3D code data
====

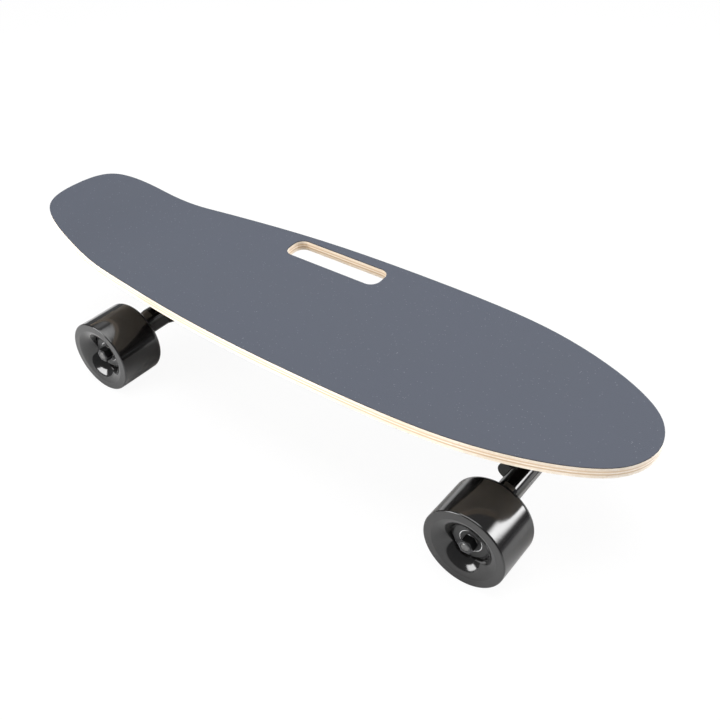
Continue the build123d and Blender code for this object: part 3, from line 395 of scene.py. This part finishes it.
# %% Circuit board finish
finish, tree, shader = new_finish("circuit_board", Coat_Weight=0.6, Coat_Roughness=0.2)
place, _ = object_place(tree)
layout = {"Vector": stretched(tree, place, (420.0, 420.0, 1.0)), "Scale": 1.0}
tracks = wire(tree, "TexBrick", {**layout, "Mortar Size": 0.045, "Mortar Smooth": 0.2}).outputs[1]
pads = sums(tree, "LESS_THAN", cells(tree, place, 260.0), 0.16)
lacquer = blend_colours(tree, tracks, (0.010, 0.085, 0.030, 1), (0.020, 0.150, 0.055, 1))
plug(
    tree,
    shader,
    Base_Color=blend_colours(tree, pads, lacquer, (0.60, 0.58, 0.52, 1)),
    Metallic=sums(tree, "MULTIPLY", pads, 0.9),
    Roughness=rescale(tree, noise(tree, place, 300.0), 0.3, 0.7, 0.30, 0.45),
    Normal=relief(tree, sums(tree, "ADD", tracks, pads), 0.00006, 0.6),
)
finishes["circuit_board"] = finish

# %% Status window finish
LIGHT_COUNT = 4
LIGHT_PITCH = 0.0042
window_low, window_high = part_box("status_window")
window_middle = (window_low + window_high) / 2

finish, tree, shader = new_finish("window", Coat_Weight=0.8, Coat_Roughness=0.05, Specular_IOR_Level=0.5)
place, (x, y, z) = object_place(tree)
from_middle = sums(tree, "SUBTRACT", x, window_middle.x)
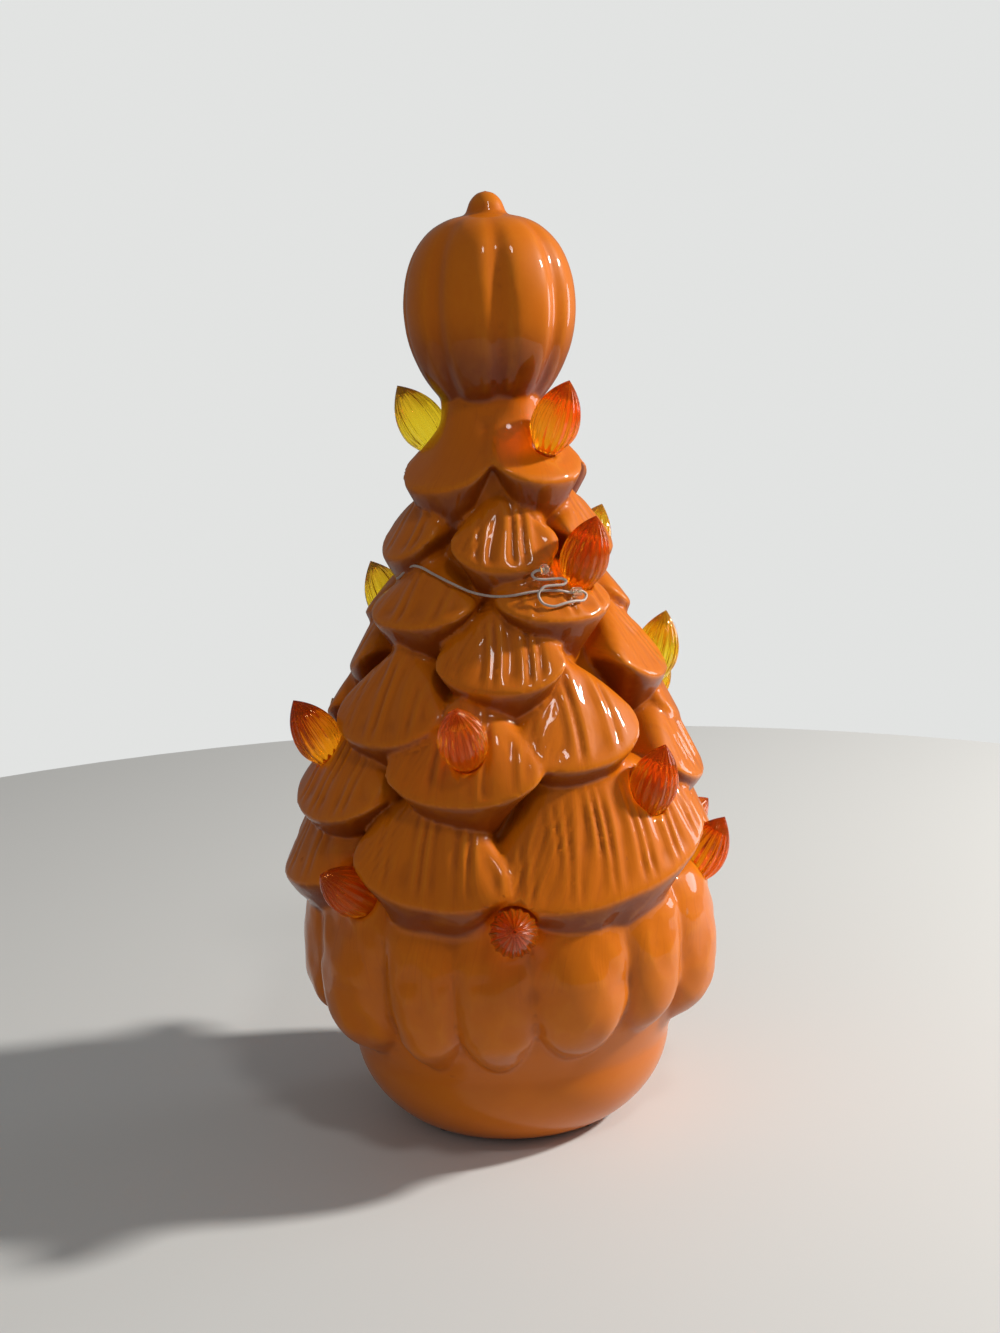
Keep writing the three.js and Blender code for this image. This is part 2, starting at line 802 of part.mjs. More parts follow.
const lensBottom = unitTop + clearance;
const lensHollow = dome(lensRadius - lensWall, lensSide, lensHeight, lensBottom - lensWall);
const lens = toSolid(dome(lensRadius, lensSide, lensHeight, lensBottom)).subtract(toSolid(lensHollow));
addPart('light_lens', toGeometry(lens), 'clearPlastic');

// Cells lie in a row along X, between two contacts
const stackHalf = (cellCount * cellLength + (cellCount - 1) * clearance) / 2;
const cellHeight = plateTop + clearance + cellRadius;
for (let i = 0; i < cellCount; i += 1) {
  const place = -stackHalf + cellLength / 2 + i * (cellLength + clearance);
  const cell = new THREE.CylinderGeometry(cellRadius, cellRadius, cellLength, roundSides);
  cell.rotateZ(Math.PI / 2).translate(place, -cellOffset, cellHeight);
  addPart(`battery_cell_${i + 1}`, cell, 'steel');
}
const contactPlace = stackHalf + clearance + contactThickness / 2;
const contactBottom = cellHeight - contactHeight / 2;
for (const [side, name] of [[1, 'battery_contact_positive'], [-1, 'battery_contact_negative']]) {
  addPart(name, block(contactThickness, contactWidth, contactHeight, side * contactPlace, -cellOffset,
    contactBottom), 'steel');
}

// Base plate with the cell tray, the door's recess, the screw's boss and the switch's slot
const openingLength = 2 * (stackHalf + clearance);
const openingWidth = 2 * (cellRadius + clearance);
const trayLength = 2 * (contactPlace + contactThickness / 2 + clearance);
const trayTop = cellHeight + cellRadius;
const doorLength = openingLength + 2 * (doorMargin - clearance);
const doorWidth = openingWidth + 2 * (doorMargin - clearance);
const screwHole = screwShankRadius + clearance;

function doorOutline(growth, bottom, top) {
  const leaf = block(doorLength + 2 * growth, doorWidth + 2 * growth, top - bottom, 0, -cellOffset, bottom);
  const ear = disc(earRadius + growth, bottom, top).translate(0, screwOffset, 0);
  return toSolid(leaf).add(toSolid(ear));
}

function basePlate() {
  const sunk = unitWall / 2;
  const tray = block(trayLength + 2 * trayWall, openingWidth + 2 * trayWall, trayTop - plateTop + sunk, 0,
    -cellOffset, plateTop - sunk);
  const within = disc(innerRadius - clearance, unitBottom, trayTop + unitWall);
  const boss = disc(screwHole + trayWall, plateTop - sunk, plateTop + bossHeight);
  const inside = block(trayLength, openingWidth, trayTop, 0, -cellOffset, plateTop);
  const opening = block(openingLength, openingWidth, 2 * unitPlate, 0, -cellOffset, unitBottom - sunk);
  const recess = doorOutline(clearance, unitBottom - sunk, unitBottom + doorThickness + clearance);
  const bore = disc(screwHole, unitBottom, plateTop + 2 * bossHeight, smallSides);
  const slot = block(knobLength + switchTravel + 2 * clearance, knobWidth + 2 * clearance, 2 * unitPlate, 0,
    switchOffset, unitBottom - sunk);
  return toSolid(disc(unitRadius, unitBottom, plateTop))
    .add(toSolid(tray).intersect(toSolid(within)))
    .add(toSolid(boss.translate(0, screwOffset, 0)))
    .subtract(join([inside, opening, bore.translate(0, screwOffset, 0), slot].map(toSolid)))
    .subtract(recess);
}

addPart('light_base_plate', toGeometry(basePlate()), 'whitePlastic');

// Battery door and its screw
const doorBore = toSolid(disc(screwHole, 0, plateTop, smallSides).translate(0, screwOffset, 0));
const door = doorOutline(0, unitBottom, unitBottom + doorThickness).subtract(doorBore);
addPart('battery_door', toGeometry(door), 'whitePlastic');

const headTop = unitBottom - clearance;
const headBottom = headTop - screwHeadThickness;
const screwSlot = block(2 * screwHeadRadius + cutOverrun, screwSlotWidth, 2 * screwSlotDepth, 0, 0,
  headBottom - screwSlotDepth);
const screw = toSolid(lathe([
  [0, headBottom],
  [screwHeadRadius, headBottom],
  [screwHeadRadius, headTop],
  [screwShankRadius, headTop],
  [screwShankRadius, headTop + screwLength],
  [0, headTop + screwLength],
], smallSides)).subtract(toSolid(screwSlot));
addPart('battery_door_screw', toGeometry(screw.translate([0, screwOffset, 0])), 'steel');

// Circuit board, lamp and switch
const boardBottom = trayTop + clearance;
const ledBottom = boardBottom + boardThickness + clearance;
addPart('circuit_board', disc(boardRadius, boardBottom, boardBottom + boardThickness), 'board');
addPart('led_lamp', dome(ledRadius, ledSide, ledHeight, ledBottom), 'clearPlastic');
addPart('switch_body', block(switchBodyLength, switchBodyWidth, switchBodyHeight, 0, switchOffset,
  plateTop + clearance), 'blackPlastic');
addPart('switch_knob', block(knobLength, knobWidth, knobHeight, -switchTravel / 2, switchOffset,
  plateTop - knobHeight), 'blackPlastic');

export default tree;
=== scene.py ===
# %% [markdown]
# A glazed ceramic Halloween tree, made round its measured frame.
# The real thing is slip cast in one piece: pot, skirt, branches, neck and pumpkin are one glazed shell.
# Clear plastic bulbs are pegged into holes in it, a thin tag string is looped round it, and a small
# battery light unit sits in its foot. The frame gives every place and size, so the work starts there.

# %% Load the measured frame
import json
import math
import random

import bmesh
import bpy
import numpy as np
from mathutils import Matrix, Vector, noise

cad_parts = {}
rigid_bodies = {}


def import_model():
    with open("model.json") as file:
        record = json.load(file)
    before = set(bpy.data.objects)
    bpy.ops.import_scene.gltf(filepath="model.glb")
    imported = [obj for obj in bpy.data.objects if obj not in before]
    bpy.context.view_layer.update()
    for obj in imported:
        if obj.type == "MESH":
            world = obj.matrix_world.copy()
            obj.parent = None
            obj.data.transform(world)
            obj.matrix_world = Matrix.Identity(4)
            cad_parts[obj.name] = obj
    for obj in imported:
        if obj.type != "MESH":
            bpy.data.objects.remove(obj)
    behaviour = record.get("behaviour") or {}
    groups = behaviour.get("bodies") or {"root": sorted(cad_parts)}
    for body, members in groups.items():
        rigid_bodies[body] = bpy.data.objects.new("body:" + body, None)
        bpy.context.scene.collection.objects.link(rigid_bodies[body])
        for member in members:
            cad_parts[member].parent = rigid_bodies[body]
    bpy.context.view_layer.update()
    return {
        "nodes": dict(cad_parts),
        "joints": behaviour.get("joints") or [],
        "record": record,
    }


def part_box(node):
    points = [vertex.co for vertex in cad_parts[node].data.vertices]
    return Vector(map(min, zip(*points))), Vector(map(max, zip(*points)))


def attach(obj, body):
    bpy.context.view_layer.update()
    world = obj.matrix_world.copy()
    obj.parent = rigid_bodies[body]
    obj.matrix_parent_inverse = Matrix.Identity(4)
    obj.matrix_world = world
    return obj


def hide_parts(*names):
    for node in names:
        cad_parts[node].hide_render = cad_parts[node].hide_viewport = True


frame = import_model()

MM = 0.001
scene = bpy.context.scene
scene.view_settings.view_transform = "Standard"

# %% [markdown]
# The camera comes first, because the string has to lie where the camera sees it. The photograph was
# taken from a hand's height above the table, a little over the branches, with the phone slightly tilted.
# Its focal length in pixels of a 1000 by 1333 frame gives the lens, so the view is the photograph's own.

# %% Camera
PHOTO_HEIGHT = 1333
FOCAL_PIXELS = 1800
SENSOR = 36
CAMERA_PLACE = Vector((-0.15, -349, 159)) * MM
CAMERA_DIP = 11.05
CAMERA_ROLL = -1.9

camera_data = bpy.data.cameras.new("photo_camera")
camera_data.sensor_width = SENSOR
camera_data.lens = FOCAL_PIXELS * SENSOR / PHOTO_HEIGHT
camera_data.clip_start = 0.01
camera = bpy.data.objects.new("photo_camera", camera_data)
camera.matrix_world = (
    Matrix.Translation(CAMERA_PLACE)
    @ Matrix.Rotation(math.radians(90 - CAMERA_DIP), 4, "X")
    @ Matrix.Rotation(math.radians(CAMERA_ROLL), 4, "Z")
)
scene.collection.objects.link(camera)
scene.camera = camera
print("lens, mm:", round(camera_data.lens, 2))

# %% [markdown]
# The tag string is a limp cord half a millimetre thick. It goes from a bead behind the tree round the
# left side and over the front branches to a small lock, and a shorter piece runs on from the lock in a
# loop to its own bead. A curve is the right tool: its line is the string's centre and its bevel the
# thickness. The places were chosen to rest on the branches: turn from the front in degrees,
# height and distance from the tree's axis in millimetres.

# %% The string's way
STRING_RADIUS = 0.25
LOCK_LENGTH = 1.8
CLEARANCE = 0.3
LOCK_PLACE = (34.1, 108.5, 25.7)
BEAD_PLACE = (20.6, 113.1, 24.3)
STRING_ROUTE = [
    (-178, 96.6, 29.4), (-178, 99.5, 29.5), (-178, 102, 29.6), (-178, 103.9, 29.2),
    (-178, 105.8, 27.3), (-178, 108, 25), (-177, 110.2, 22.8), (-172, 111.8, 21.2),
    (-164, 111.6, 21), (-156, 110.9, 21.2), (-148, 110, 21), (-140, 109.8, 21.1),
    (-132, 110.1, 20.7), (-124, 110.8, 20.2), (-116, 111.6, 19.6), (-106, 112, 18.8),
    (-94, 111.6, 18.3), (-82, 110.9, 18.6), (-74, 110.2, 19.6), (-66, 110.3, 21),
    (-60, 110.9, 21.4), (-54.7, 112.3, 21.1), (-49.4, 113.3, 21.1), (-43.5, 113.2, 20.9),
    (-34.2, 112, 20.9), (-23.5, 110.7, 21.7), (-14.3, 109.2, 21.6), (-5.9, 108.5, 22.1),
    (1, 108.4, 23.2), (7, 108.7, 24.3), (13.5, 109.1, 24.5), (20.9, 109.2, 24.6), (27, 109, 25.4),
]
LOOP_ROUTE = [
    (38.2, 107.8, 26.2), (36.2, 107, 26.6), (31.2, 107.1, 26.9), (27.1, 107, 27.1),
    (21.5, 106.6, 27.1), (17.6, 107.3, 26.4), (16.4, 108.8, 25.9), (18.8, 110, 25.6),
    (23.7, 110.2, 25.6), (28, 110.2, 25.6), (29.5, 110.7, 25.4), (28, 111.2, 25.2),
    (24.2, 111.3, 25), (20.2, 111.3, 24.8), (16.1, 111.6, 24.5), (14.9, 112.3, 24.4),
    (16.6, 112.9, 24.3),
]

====

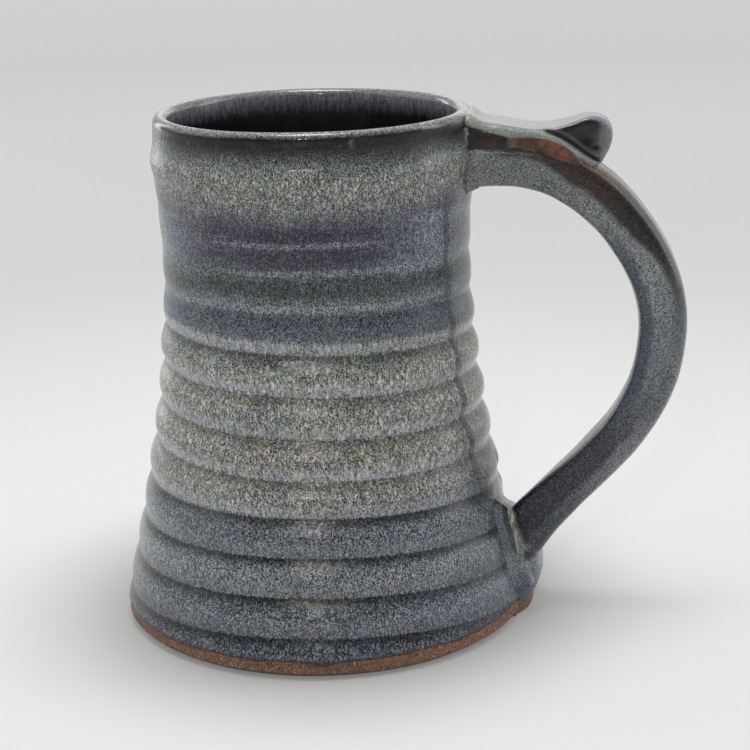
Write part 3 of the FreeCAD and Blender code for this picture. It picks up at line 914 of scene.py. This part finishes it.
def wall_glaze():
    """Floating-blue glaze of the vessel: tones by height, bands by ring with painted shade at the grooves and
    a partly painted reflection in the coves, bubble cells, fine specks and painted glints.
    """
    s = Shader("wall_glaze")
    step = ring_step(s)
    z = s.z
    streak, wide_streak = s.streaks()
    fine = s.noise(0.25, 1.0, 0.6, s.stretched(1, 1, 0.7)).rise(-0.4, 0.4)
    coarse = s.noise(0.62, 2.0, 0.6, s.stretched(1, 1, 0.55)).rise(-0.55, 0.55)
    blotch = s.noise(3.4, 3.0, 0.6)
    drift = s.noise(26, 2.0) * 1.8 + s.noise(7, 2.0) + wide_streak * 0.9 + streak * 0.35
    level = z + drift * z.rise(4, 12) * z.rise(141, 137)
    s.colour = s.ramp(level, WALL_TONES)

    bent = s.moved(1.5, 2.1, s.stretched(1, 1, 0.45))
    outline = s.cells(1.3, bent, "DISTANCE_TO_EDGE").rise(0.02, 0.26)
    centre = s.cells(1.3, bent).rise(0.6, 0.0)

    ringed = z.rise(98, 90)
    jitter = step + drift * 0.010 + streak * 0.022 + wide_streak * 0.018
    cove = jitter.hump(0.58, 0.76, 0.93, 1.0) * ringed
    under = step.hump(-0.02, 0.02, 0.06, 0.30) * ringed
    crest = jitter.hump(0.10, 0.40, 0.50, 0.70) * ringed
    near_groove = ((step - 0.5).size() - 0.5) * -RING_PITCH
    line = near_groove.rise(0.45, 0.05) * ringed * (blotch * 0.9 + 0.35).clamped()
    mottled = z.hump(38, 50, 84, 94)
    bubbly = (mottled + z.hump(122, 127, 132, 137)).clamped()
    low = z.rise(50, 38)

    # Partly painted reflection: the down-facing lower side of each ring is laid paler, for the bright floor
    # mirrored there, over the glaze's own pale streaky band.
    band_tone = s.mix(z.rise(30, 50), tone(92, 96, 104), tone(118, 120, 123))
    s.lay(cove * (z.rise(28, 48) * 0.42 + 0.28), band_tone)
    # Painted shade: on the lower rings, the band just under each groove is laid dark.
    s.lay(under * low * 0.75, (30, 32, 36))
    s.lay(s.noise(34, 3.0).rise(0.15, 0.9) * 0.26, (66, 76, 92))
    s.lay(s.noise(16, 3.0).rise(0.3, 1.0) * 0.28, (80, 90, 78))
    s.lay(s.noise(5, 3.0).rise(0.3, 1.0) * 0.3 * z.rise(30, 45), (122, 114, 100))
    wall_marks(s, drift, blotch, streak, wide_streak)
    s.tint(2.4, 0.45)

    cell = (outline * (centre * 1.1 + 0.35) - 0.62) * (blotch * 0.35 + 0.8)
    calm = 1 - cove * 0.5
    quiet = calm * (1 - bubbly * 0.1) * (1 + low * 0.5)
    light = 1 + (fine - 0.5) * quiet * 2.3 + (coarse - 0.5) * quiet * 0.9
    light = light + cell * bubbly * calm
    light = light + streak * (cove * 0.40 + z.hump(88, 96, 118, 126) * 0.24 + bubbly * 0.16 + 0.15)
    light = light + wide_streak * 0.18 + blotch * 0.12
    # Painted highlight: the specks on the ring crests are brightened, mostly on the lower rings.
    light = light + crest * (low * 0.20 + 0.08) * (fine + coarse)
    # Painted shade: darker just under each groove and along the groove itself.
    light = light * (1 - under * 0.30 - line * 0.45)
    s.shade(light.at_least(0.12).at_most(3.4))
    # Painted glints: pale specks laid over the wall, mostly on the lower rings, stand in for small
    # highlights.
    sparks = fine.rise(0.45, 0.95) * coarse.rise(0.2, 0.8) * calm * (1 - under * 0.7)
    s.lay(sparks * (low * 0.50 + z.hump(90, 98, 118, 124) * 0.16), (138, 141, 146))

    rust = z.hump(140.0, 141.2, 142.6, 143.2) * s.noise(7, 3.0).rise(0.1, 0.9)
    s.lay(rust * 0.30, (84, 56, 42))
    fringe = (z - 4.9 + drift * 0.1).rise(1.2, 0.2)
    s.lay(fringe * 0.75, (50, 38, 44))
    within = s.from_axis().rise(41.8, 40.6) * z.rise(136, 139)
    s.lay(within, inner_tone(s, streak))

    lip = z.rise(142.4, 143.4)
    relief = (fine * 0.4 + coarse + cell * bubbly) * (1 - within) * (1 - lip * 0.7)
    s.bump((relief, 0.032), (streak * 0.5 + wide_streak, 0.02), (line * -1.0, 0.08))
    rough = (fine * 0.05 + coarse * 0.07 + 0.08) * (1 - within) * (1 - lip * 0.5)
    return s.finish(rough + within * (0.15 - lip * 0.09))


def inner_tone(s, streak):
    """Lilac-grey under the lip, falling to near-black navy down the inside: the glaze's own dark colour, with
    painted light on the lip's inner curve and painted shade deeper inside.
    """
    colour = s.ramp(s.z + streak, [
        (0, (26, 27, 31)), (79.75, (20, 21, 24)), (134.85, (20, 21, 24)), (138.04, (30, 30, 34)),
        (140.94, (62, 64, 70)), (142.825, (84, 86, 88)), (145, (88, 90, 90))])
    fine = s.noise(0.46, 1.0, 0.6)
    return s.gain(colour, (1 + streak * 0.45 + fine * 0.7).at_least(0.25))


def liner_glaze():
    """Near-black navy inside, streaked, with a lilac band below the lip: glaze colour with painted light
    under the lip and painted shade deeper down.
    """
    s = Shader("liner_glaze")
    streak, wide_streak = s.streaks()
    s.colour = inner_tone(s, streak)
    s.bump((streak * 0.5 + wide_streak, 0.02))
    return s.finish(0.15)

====

Exercise details: Among the lines above, find the one with "Keep writing the" and the one with "addPart('light_lens', toGeometry(lens), 'clearPlastic');". Quote both and everything between them, exactly.

Expected answer:
Keep writing the three.js and Blender code for this image. This is part 2, starting at line 802 of part.mjs. More parts follow.
const lensBottom = unitTop + clearance;
const lensHollow = dome(lensRadius - lensWall, lensSide, lensHeight, lensBottom - lensWall);
const lens = toSolid(dome(lensRadius, lensSide, lensHeight, lensBottom)).subtract(toSolid(lensHollow));
addPart('light_lens', toGeometry(lens), 'clearPlastic');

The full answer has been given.